Description of the task:
Write out exactly the lines between the line containing "through its wall" and the line containing "MOUTH = BELL_MIDDLE", including both of those lines, and nothing more.

--- Start ---

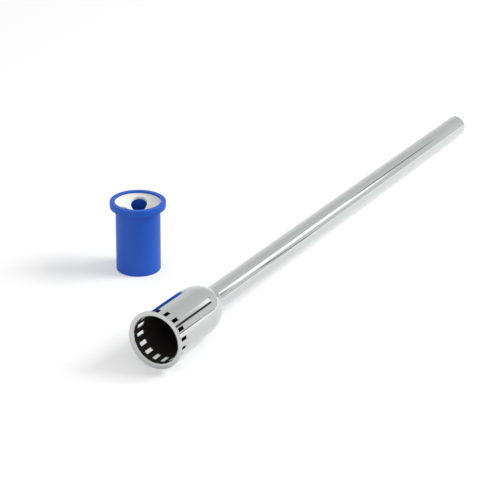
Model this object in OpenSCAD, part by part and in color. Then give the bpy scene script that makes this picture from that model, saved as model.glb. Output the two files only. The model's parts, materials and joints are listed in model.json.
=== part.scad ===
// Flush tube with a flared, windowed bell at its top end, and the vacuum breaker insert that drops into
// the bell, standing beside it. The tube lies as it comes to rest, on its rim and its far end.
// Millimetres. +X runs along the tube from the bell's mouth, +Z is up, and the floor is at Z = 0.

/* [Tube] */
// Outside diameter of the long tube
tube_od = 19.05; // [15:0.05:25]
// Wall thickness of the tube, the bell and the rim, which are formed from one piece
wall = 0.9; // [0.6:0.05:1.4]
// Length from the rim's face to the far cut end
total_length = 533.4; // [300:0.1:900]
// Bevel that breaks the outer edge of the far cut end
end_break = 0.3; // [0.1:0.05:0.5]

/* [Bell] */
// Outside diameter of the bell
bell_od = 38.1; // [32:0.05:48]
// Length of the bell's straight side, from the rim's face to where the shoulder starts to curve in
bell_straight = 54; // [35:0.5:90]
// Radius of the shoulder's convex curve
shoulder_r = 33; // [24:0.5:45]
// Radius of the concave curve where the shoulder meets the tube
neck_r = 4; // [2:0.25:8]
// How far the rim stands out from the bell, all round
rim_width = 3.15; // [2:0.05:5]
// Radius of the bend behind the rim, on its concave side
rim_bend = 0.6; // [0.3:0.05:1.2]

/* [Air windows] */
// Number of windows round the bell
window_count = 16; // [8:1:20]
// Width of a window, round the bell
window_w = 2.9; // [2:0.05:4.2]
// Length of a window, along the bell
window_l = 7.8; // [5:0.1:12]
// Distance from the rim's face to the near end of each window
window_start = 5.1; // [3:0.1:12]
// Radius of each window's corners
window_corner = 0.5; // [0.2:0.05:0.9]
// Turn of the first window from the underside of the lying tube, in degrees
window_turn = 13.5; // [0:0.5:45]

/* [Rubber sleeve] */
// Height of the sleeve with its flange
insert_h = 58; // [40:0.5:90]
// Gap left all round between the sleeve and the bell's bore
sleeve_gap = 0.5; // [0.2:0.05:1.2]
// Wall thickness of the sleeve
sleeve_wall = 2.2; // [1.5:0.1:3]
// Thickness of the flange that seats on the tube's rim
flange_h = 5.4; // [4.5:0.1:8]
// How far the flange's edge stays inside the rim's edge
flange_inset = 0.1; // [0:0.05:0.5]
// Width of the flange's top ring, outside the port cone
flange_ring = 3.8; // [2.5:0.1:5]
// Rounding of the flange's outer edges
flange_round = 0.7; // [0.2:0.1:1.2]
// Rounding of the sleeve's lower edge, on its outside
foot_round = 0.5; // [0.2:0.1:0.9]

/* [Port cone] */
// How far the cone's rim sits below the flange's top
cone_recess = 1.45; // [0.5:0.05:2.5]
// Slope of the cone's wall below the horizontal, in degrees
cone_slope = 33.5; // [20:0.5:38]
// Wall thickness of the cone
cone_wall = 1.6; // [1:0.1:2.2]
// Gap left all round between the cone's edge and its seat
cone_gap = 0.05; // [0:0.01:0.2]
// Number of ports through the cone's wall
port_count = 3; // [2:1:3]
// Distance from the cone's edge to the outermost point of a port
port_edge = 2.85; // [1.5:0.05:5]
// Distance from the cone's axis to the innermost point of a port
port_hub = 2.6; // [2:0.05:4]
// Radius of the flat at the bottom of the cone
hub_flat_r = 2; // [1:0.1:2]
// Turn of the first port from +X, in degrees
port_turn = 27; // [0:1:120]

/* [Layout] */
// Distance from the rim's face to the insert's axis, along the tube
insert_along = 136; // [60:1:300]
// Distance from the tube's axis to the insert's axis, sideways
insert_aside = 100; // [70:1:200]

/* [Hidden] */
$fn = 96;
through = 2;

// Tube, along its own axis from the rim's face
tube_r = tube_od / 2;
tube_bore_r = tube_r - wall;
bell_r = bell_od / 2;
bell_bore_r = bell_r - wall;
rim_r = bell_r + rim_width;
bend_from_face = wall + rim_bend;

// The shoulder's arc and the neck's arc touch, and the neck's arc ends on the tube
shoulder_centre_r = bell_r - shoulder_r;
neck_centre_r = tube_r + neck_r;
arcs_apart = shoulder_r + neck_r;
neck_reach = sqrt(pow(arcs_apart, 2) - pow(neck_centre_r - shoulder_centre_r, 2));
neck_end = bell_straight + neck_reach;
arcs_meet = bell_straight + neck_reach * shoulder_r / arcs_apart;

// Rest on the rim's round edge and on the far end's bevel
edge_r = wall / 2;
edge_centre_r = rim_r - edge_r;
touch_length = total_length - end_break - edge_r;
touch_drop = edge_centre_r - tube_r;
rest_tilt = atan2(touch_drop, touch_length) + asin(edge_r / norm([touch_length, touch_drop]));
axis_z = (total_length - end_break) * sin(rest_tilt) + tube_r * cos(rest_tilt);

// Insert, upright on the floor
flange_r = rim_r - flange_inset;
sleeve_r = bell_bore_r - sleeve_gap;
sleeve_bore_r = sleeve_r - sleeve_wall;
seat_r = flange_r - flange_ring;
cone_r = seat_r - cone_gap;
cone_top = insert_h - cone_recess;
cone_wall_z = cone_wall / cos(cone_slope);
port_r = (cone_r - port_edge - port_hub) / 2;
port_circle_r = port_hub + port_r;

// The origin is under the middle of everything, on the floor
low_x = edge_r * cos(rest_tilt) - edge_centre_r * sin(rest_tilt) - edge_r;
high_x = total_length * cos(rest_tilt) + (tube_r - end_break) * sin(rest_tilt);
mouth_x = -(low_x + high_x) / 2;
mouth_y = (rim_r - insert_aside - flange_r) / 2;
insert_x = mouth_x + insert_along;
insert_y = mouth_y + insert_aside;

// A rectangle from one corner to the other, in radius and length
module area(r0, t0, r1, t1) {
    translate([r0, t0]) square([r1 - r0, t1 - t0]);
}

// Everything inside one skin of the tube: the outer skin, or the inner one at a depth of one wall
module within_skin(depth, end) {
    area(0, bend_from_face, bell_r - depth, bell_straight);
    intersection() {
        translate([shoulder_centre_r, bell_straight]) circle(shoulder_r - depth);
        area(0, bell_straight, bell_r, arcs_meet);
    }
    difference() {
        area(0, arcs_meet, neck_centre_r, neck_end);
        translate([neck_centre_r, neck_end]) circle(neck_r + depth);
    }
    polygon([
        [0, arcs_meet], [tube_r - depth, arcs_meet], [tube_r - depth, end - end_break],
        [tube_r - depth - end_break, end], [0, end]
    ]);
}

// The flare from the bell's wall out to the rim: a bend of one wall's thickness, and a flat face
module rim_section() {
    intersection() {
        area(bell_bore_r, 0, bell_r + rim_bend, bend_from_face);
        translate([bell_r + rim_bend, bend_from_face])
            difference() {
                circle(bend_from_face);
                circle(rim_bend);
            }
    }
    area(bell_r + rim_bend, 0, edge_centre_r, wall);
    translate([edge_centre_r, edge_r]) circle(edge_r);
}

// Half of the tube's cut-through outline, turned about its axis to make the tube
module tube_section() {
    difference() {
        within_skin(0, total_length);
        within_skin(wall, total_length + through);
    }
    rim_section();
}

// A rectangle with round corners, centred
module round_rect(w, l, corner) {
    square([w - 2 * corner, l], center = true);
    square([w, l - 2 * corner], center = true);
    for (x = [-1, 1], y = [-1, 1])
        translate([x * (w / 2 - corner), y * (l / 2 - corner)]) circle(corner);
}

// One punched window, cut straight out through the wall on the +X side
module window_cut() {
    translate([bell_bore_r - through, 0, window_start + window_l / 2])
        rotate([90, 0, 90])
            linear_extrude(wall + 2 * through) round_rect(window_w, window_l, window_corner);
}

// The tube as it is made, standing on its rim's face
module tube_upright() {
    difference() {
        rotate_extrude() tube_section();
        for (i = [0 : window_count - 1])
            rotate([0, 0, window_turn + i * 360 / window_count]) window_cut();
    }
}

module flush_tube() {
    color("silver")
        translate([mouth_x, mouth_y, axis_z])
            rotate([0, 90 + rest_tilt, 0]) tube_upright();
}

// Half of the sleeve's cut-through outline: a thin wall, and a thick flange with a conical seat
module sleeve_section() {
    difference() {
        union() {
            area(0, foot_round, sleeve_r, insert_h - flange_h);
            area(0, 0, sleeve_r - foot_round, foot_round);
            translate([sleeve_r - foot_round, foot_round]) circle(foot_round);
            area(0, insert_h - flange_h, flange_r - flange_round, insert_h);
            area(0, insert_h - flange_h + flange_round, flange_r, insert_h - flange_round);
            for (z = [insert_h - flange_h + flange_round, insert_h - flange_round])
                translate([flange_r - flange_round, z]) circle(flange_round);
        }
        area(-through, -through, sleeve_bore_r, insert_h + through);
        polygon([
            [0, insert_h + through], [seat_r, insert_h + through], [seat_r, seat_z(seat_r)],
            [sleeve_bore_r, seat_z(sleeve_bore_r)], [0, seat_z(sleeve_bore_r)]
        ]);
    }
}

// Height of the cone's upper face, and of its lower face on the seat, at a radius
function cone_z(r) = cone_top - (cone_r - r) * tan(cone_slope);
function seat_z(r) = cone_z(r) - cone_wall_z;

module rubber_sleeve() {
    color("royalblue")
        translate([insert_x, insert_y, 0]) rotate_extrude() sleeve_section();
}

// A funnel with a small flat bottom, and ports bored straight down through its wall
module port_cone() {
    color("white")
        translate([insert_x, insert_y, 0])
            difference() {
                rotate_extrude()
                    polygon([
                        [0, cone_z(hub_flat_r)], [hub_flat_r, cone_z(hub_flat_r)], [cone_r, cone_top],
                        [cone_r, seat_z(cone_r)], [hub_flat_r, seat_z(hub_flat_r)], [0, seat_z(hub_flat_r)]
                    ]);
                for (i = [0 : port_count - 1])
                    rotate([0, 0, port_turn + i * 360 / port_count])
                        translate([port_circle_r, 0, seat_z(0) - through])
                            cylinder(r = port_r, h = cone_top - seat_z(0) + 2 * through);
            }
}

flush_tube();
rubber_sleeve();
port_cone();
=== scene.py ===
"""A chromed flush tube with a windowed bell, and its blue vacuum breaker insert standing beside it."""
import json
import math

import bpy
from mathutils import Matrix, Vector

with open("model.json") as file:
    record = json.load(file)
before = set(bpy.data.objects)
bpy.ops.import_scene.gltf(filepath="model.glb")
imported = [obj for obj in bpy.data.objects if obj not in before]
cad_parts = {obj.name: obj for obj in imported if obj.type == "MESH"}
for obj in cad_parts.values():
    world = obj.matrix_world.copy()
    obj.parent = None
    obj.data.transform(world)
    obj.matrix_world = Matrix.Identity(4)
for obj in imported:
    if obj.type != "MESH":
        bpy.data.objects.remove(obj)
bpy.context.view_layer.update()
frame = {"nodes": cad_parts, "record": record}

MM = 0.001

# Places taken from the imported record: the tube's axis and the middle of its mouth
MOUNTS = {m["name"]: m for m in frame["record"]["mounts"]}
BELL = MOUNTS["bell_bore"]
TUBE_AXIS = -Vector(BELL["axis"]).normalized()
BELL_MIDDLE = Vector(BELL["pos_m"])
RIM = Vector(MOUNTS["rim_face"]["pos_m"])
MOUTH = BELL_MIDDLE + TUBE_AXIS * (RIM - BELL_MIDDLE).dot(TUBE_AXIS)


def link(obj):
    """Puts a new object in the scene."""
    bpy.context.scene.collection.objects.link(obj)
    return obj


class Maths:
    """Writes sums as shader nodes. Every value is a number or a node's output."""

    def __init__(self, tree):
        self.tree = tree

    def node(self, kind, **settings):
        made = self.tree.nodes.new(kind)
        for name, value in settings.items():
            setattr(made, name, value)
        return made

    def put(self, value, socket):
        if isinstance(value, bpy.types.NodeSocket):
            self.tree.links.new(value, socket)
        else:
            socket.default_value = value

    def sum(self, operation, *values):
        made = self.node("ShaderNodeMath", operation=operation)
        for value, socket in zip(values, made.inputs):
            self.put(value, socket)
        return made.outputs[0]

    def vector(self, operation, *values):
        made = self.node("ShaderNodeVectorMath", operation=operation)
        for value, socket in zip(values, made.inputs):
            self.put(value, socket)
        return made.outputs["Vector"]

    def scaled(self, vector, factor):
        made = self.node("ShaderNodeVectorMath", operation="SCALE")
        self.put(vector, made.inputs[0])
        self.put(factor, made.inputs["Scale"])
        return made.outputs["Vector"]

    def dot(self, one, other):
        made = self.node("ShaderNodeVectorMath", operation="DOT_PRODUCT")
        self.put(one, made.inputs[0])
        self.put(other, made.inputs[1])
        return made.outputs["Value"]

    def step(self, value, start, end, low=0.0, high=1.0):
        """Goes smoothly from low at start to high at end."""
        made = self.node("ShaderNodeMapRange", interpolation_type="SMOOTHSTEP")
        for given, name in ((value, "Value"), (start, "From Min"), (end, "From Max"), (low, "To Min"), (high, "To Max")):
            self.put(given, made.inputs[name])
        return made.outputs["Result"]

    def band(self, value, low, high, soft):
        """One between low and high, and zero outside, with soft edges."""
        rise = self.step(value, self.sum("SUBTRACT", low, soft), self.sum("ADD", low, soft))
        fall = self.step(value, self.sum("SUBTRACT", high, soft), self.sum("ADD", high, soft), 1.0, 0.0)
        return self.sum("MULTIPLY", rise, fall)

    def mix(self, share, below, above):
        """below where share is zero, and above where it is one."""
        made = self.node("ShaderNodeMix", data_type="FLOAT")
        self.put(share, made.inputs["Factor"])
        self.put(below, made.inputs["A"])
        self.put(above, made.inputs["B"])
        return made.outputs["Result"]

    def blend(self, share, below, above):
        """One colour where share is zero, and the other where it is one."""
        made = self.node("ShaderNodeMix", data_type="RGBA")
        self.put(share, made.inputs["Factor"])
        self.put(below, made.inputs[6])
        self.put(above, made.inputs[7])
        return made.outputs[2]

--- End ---

Reply:
// A funnel with a small flat bottom, and ports bored straight down through its wall
module port_cone() {
    color("white")
        translate([insert_x, insert_y, 0])
            difference() {
                rotate_extrude()
                    polygon([
                        [0, cone_z(hub_flat_r)], [hub_flat_r, cone_z(hub_flat_r)], [cone_r, cone_top],
                        [cone_r, seat_z(cone_r)], [hub_flat_r, seat_z(hub_flat_r)], [0, seat_z(hub_flat_r)]
                    ]);
                for (i = [0 : port_count - 1])
                    rotate([0, 0, port_turn + i * 360 / port_count])
                        translate([port_circle_r, 0, seat_z(0) - through])
                            cylinder(r = port_r, h = cone_top - seat_z(0) + 2 * through);
            }
}

flush_tube();
rubber_sleeve();
port_cone();
=== scene.py ===
"""A chromed flush tube with a windowed bell, and its blue vacuum breaker insert standing beside it."""
import json
import math

import bpy
from mathutils import Matrix, Vector

with open("model.json") as file:
    record = json.load(file)
before = set(bpy.data.objects)
bpy.ops.import_scene.gltf(filepath="model.glb")
imported = [obj for obj in bpy.data.objects if obj not in before]
cad_parts = {obj.name: obj for obj in imported if obj.type == "MESH"}
for obj in cad_parts.values():
    world = obj.matrix_world.copy()
    obj.parent = None
    obj.data.transform(world)
    obj.matrix_world = Matrix.Identity(4)
for obj in imported:
    if obj.type != "MESH":
        bpy.data.objects.remove(obj)
bpy.context.view_layer.update()
frame = {"nodes": cad_parts, "record": record}

MM = 0.001

# Places taken from the imported record: the tube's axis and the middle of its mouth
MOUNTS = {m["name"]: m for m in frame["record"]["mounts"]}
BELL = MOUNTS["bell_bore"]
TUBE_AXIS = -Vector(BELL["axis"]).normalized()
BELL_MIDDLE = Vector(BELL["pos_m"])
RIM = Vector(MOUNTS["rim_face"]["pos_m"])
MOUTH = BELL_MIDDLE + TUBE_AXIS * (RIM - BELL_MIDDLE).dot(TUBE_AXIS)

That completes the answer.